Mylar-Lined, Sealed Buckets:

  • Rolled oats started going rancid after 7-8 years. They were fed to the cows.
  • White sugar solidified into a giant sugar cube, but it is fine once it is chiseled loose.
  • Wheat, as expected, has lasted well.
  • White rice has lasted.
  • Honey has crystallized and partially solidified, but it is perfectly edible once gently heated.

It has been somewhat sad and a bit disheartening to have to dispose of so many jars of fruits and other home-canned and store-bought goods; it seems like many hours of work and hard-earned dollars wasted. On the other hand, we are pleased with how well most of the food we stored has lasted. In hindsight, we could have extended the shelf-life of many things by repackaging them in canning jars rather than leaving them in their original packaging.

When we started this preparedness journey more than a decade ago, we looked at all of the food storage, especially the long-term foods, as insurance. It was something that we never wanted to need, but we wanted to have it just in case. Despite some failures and some wasted money, I feel the same about it today. Having a deep larder brings us peace of mind. I never want to have to look at my starving children and tell them that I have nothing to give them.

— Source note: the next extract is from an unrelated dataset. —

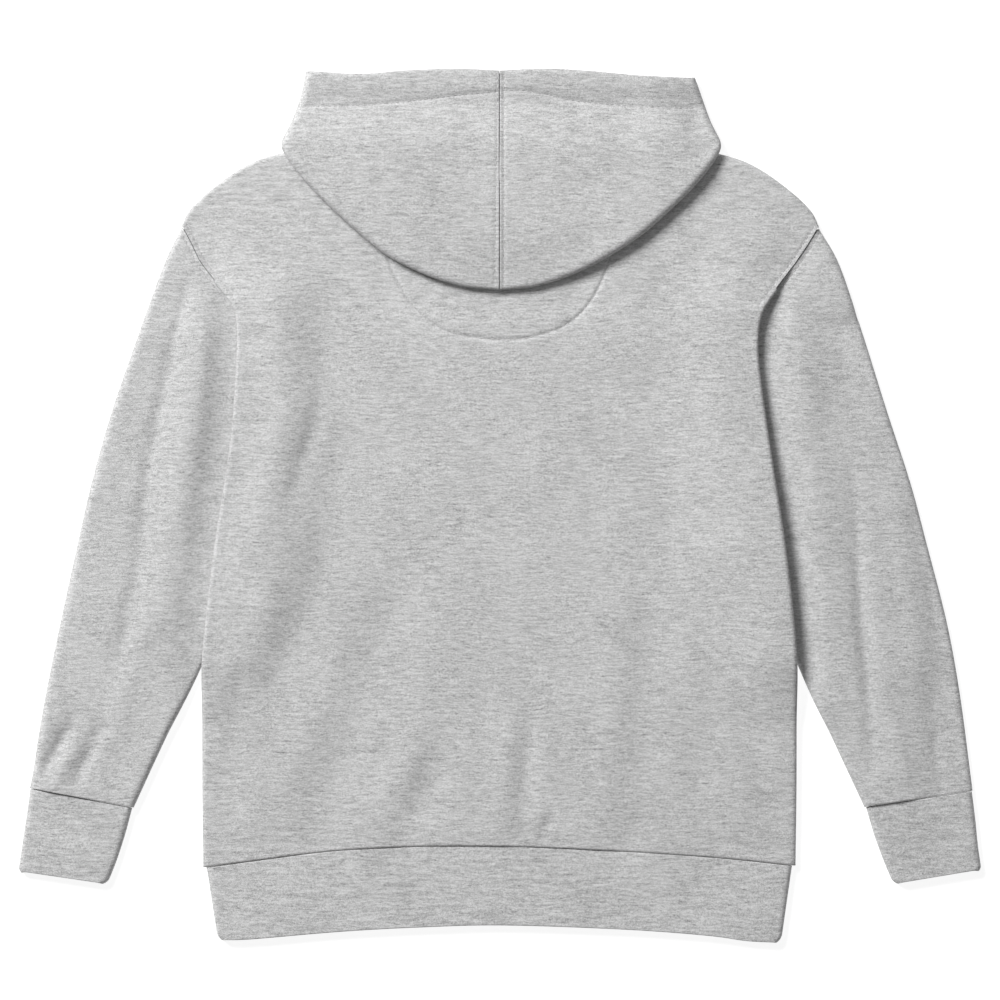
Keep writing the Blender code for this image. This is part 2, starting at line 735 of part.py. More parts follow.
def main():
    for obj in list(bpy.data.objects):
        bpy.data.objects.remove(obj, do_unlink=True)
    garment = bpy.data.objects.new("hoodie", None)
    bpy.context.scene.collection.objects.link(garment)
    garment.location = (-OFF_CENTRE_X * MM, -OFF_CENTRE_Y * MM, 0.0)

    panel("front", front_mid, -1, FRONT_NECK_DROP - BACK_NECK_DROP, -1.2, 20, 9, 21, garment)
    panel("back", back_mid, 1, 0.0, 1.0, 20, 9, 21, garment)
    sleeve("sleeve_left", SLEEVE_LEFT, SLEEVE_FOLDS_LEFT, BODY_LEFT, 20, garment)
    sleeve("sleeve_right", SLEEVE_RIGHT, SLEEVE_FOLDS_RIGHT, BODY_RIGHT, 20, garment)
    cuff("cuff_left", CUFF_LEFT, 5, garment)
    cuff("cuff_right", CUFF_RIGHT, 5, garment)
    waistband(garment)
    hood_half("hood_left", -1, HOOD_EDGE_LEFT, HOOD_SIDE_LEFT, HOOD_FOLD_LEFT, 14, 7, 7, garment)
    hood_half("hood_right", 1, HOOD_EDGE_RIGHT, HOOD_SIDE_RIGHT, HOOD_FOLD_RIGHT, 14, 7, 7, garment)


main()
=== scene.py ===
import json
import math
from collections import namedtuple

import bmesh
import bpy
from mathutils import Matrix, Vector, noise
from mathutils.bvhtree import BVHTree

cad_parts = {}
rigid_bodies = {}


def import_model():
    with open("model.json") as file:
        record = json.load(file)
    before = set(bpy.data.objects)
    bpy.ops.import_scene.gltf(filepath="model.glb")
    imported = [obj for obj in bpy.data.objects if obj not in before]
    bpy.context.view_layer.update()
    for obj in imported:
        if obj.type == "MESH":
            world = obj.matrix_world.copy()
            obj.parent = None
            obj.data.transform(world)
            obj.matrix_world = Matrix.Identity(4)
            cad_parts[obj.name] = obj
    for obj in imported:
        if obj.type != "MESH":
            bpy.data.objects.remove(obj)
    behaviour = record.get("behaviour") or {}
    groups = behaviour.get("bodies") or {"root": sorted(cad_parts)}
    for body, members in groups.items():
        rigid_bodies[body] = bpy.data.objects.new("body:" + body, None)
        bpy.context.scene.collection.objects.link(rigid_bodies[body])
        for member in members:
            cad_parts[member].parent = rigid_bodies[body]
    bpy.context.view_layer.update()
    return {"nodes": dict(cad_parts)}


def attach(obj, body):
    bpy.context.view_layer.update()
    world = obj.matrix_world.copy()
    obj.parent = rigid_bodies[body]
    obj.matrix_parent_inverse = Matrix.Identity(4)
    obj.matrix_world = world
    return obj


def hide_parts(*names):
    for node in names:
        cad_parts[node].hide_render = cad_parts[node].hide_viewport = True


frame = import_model()
print("frame: toddler hoodie,", len(frame["nodes"]), "CAD nodes")

mm = 0.001  # every size below is in millimetres, on the part's own axes
edgeRow = namedtuple("edgeRow", "x y rolled lift")  # rolled 0 seam, 1 fold; lift 1 over a sleeve
spot = namedtuple("spot", "x y")
sleeveRow = namedtuple("sleeveRow", "outerX outerY innerX innerY atSeam")
crease = namedtuple("crease", "route width height")

cloth = {
    "wall": 2.4,
    "bandWall": 2.8,
    "seamGap": 0.08,
    "layerGap": 0.5,
    "centreX": 0.25,  # the tables below are moved by these two onto the part's origin
    "centreY": 0.41,
    "edgeRoll": 2.6,
    "leastLoft": 0.5,
    "mostLoft": 6.5,
    "mergeWithin": 0.004,
}
creaseForm = {
    "reach": 3,  # how far a crease works, in its own widths
    "fade": (0.12, 0.76),  # the stretch of half a sine wave that its height follows from end to end
    "fullness": 0.8,
    "uneven": (0.86, 0.14, 7.0),  # its mean height, how much it varies, and how often
}
floorMid = cloth["wall"] / 2
underSleeve = 2 * cloth["wall"] + 2.4 * cloth["layerGap"]  # the body's full rise over a sleeve


# Small helpers.


def table(kind, rows):
    return [kind(*row) for row in rows]


def ease(value):
    value = min(max(value, 0.0), 1.0)
    return value * value * (3 - 2 * value)


def blendOf(a, b, share):
    return a + (b - a) * share


def clamp(value, low, high):
    return min(max(value, low), high)


def mirrored(spots):
    return [spot(-point.x, point.y) for point in spots]


def smoothColumn(rows, t, name):
    # one column of a table on a Catmull-Rom curve; t runs from 0 to 1 over its rows
    place = clamp(t, 0.0, 1.0) * (len(rows) - 1)
    i = min(int(place), len(rows) - 2)
    f = place - i
    b, c = getattr(rows[i], name), getattr(rows[i + 1], name)
    a = getattr(rows[i - 1], name) if i > 0 else 2 * b - c
    d = getattr(rows[i + 2], name) if i + 2 < len(rows) else 2 * c - b
    return b + 0.5 * f * (c - a + f * (2 * a - 5 * b + 4 * c - d + f * (3 * (b - c) + d - a)))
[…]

Going through the recent lockdown has reinforced for me why we started to prepare in the first place, and suddenly friends and family members who thought I was a little (or a lot) crazy in 2009 don’t think so now. While people around the country were scrambling to find meat, toilet paper, yeast, flour, and other scarce goods during the lockdown and panicking when they couldn’t get the necessities, my family had everything we needed, and we were never worried. And that, my friends, is priceless.